The Supreme Court has stated, “it would thwart the rule to allow a party who has rejected a settlement to escape mandatory payment for any portion of the costs incurred as a result of his decision.” Wiese v. Dedhia, 188 N.J. 587, 593 (2006). Thus, “the consequences of non-acceptance . . . under Rule 4:58 are mandatory.” Id. at 589 (quoting McMahon, 364 N.J. at 194).
Pursuant to R. 4:58-2(c), if an offer of judgment is rejected, and an allowance for fees, costs, and interest would result in undue hardship, a trial court is authorized to either withhold the allowance or, alternatively, reduce the allowance to a lower sum. Under the rule, the court should fix a reasonable fee and then “consider whether an award of that fee will constitute an ‘undue hardship’ on the payor[.]” Kas Oriental Rugs, Inc. v. Ellman, 407 N.J. Super. 538, 562 (App. Div. 2009). “If the answer to the second part of that question is in the affirmative, then the judge has the discretion to reduce the allowance to remove the hardship.” Ibid. “The burden is on the offeree to establish the offeree’s claim of undue hardship or lack of fairness.” R. 4:58-2(c).

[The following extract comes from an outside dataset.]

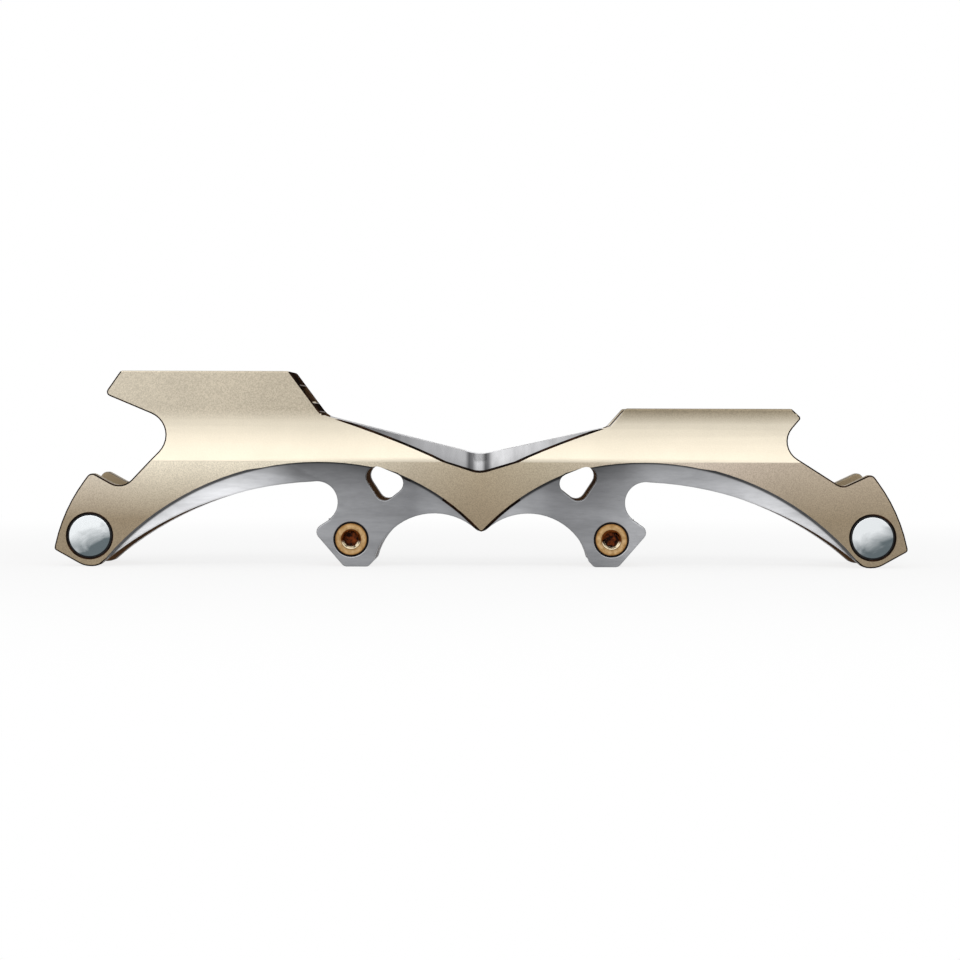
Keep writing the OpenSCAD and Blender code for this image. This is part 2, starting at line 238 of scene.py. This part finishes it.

The Appellate Division concluded that there was no undue hardship warranting a reduction of the fee owed by defendants to plaintiff. Contrary to defendants’ assertions, plaintiff’s counsel submitted a certification of services to aid the trial court in its assessment of the reasonableness of the fees sought. The court reviewed the certification, noted that the case was a $36,201.06 collection action for which plaintiff had a $43,300 legal bill, and reduced the $43,300 because it was not reasonable in relation to the amount at issue. As a result, the appellate court affirmed the trial court’s award of $18,550 in attorney’s fees and $1,219 in prejudgment interest.